▶ What you should do
Take each line that has the word "pose" and return it.

## Start Provided records

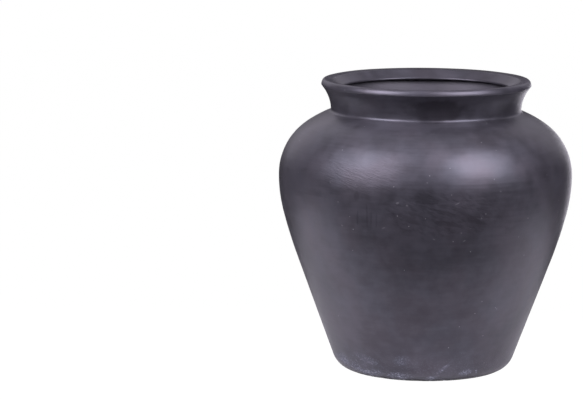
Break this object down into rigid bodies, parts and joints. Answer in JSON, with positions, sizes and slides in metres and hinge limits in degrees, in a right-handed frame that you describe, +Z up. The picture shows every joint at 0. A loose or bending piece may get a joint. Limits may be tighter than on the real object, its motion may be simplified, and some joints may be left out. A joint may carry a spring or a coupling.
{
  "type": "clay pot",
  "caption": "Round black clay pot with a narrow foot, a wide high shoulder, a short flared neck and a rolled rim.",
  "frame": {"origin": "centre of the foot, on the surface that the pot stands on", "axes": "+Z up along the pot's axis of turning, through the mouth; X and Y are alike, because every piece is turned"},
  "size_m": [0.29, 0.29, 0.289],
  "materials": {
    "burnished_clay": "satin",
    "bare_clay": "matte"
  },
  "bodies": {
    "root": {"base_disc": "bare_clay", "floor_coil": "bare_clay", "lower_wall": "burnished_clay", "belly_wall": "burnished_clay", "shoulder_wall": "burnished_clay", "neck_coil": "burnished_clay", "neck_collar": "burnished_clay", "rim_roll": "burnished_clay"}
  },
  "joints": []
}
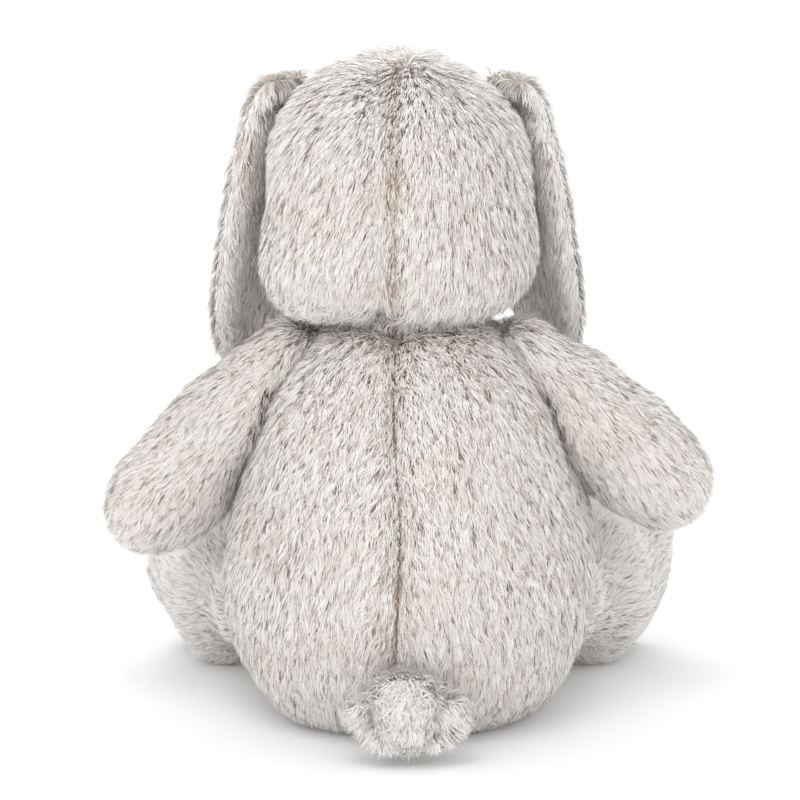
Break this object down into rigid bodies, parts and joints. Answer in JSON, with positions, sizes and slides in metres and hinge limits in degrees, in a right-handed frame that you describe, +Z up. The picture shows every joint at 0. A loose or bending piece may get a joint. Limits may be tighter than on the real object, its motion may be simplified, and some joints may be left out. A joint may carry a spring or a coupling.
{
  "type": "stuffed toy rabbit",
  "caption": "Seated plush toy rabbit with lop ears, jointed head, arms, legs and tail, padded and covered in short grey pile.",
  "frame": {"origin": "on the surface that the rabbit sits on, below the middle of its torso, at the centre of the flat of its seat", "axes": "+Z up, -Y the way the rabbit looks, +X its left side"},
  "size_m": [0.346, 0.296, 0.374],
  "materials": {
    "grey_plush": "soft short pile, mottled pale grey with taupe roots",
    "tail_plush": "soft short pile, near white",
    "ear_lining": "soft short pile, pale",
    "sole_velour": "clipped velour",
    "nose_velour": "clipped velour, dusty pink-brown",
    "mouth_thread": "twisted embroidery thread",
    "eye_plastic": "polished, near black",
    "washer_plastic": "moulded, off white",
    "fibre_filling": "loose white polyester fibre",
    "pouch_cloth": "closely woven cotton"
  },
  "bodies": {
    "torso": {"back_panel_left": "grey_plush", "back_panel_right": "grey_plush", "belly_panel": "grey_plush", "seat_panel": "grey_plush", "torso_filling": "fibre_filling", "weight_pouch": "pouch_cloth"},
    "neck": {"neck_filling": "fibre_filling"},
    "head": {"head_panel_left": "grey_plush", "head_panel_right": "grey_plush", "head_gusset": "grey_plush", "muzzle_panel": "grey_plush", "head_filling": "fibre_filling", "nose_pad": "nose_velour", "mouth_stitches": "mouth_thread", "eye_left": "eye_plastic", "eye_right": "eye_plastic", "eye_washer_left": "washer_plastic", "eye_washer_right": "washer_plastic"},
    "ear_left": {"ear_left_outer": "grey_plush", "ear_left_inner": "ear_lining"},
    "ear_right": {"ear_right_outer": "grey_plush", "ear_right_inner": "ear_lining"},
    "arm_left": {"arm_left_upper_panel": "grey_plush", "arm_left_lower_panel": "grey_plush", "arm_left_filling": "fibre_filling"},
    "arm_right": {"arm_right_upper_panel": "grey_plush", "arm_right_lower_panel": "grey_plush", "arm_right_filling": "fibre_filling"},
    "leg_left": {"leg_left_outer_panel": "grey_plush", "leg_left_inner_panel": "grey_plush", "leg_left_sole_pad": "sole_velour", "leg_left_filling": "fibre_filling"},
    "leg_right": {"leg_right_outer_panel": "grey_plush", "leg_right_inner_panel": "grey_plush", "leg_right_sole_pad": "sole_velour", "leg_right_filling": "fibre_filling"},
    "tail": {"tail_cover": "tail_plush", "tail_filling": "fibre_filling"}
  },
  "joints": [
    {"name": "head_turn", "type": "hinge", "parent": "torso", "child": "neck", "pos_m": [0, 0, 0.2], "axis": [0, 0, 1], "range_deg": [-15, 15], "stiffness_Nm_per_rad": 1.5},
    {"name": "head_nod", "type": "hinge", "parent": "neck", "child": "head", "pos_m": [0, 0, 0.2], "axis": [1, 0, 0], "range_deg": [-10, 10], "stiffness_Nm_per_rad": 4},
    {"name": "ear_left_lift", "type": "hinge", "parent": "head", "child": "ear_left", "pos_m": [0.05706, -0.02254, 0.354], "axis": [-0.5, -0.866, 0], "range_deg": [0, 90]},
    {"name": "ear_right_lift", "type": "hinge", "parent": "head", "child": "ear_right", "pos_m": [-0.05706, -0.02254, 0.354], "axis": [-0.5, 0.866, 0], "range_deg": [0, 90]},
    {"name": "arm_left_lift", "type": "hinge", "parent": "torso", "child": "arm_left", "pos_m": [0.06312, 0, 0.203], "axis": [-0.0698, -0.9976, 0], "range_deg": [0, 40]},
    {"name": "arm_right_lift", "type": "hinge", "parent": "torso", "child": "arm_right", "pos_m": [-0.06312, 0, 0.203], "axis": [-0.0698, 0.9976, 0], "range_deg": [0, 40]},
    {"name": "leg_left_lift", "type": "hinge", "parent": "torso", "child": "leg_left", "pos_m": [0.07844, -0.06128, 0.0495], "axis": [-0.891, -0.454, 0], "range_deg": [0, 22]},
    {"name": "leg_right_lift", "type": "hinge", "parent": "torso", "child": "leg_right", "pos_m": [-0.07844, -0.06128, 0.0495], "axis": [-0.891, 0.454, 0], "range_deg": [0, 22]},
    {"name": "tail_lift", "type": "hinge", "parent": "torso", "child": "tail", "pos_m": [0, 0.10122, 0.038], "axis": [1, 0, 0], "range_deg": [0, 14]}
  ]
}
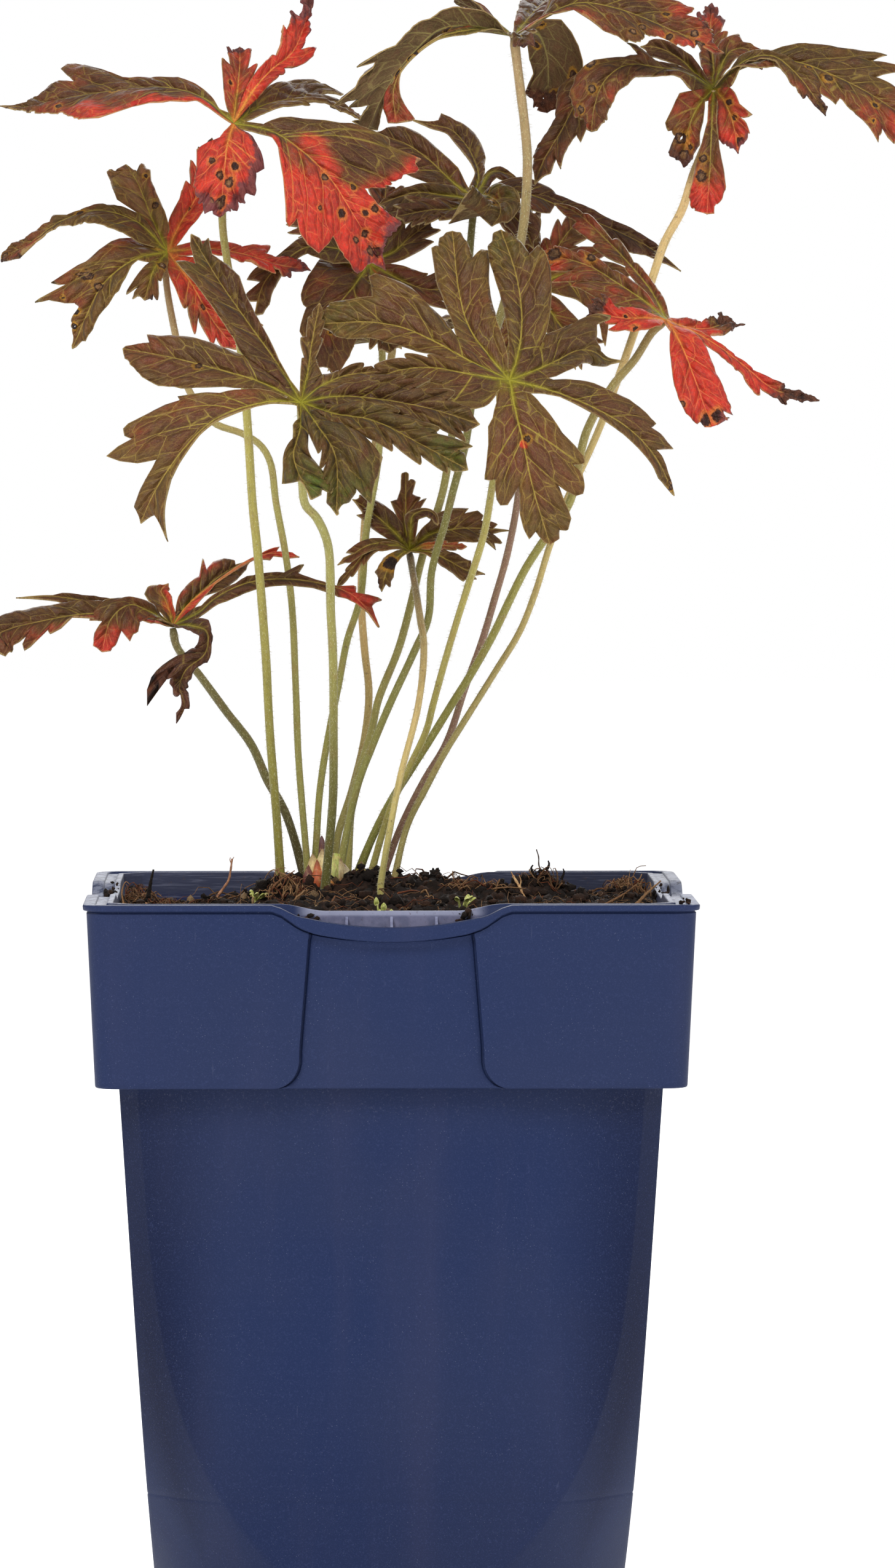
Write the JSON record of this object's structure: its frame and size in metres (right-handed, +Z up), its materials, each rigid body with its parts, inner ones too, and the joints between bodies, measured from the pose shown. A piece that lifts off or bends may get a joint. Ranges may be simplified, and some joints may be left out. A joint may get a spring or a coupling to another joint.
{
  "type": "hardy geranium in a nursery pot",
  "caption": "Hardy geranium with deeply cut bronze and red autumn leaves on slender hairy stalks, growing in a square dark-blue nursery pot that turns round at its base.",
  "frame": {"origin": "centre of the pot's underside, on the surface it stands on", "axes": "+Z up along the plant, -Y towards the front of the pot, +X to its right"},
  "size_m": [0.2035, 0.1526, 0.3555],
  "materials": {
    "pot_plastic": "injection-moulded polypropylene, fine grain, satin",
    "peat": "moist fibrous peat",
    "bud_scale": "papery bud scales on a woody crown",
    "petiole": "green hairy stalk",
    "leaf_bronze": "olive-bronze quilted leaf with yellow-green veins",
    "leaf_dark": "dark brown quilted leaf",
    "leaf_red": "red autumn leaf with brown spots",
    "dry_fibre": "dry twig, root and straw",
    "green_shoot": "young yellow-green shoot"
  },
  "bodies": {
    "root": {"pot": "pot_plastic", "potting_soil": "peat", "crown": "bud_scale", "leaf_red_upper_left": "leaf_red", "petiole_red_upper_left": "petiole", "leaf_left": "leaf_bronze", "petiole_left": "petiole", "leaf_top_centre": "leaf_bronze", "petiole_top_centre": "petiole", "leaf_top_right": "leaf_bronze", "petiole_top_right": "petiole", "leaf_right_red": "leaf_red", "petiole_right_red": "petiole", "leaf_dark_centre": "leaf_dark", "petiole_dark_centre": "petiole", "leaf_brown_behind_right": "leaf_dark", "petiole_brown_behind_right": "petiole", "leaf_brown_behind_left": "leaf_bronze", "petiole_brown_behind_left": "petiole", "leaf_front_right": "leaf_bronze", "petiole_front_right": "petiole", "leaf_front_left": "leaf_bronze", "petiole_front_left": "petiole", "leaf_small_centre": "leaf_dark", "petiole_small_centre": "petiole", "leaf_lower_left": "leaf_dark", "petiole_lower_left": "petiole", "leaf_rear": "leaf_bronze", "petiole_rear": "petiole", "twig": "dry_fibre", "root_fibre": "dry_fibre", "straw": "dry_fibre", "shoot_front": "green_shoot", "shoot_left": "green_shoot"}
  },
  "joints": []
}
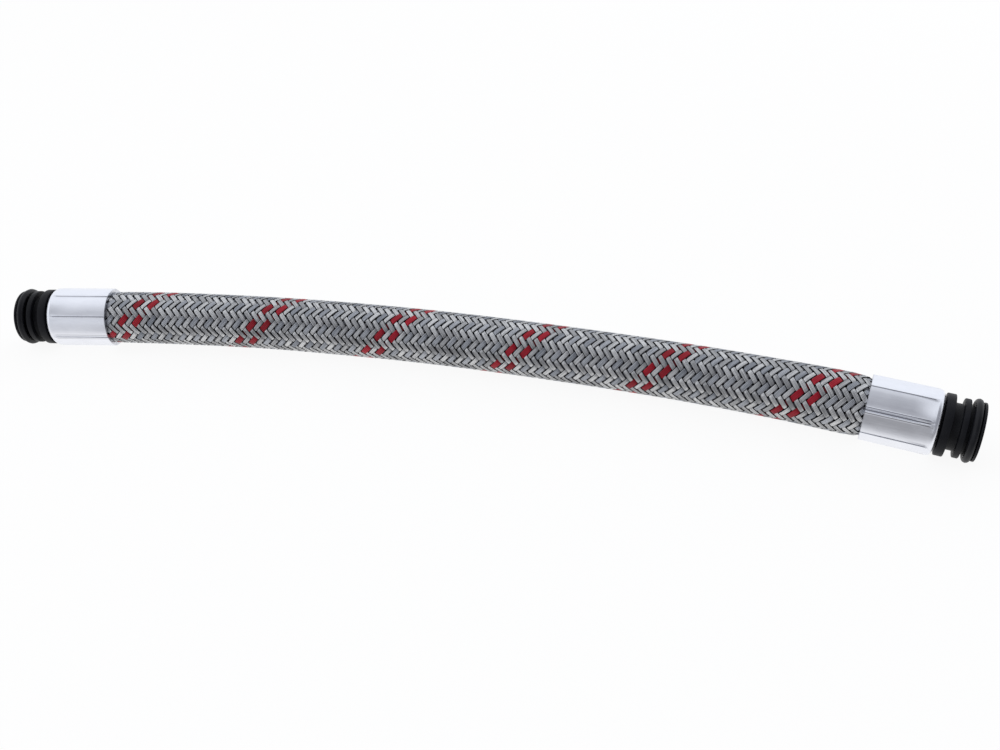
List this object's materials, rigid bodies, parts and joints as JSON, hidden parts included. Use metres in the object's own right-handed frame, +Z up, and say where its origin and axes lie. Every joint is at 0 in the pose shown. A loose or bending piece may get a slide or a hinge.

## End Provided records

▶ Reply to the task
Write the JSON record of this object's structure: its frame and size in metres (right-handed, +Z up), its materials, each rigid body with its parts, inner ones too, and the joints between bodies, measured from the pose shown. A piece that lifts off or bends may get a joint. Ranges may be simplified, and some joints may be left out. A joint may get a spring or a coupling to another joint.
List this object's materials, rigid bodies, parts and joints as JSON, hidden parts included. Use metres in the object's own right-handed frame, +Z up, and say where its origin and axes lie. Every joint is at 0 in the pose shown. A loose or bending piece may get a slide or a hinge.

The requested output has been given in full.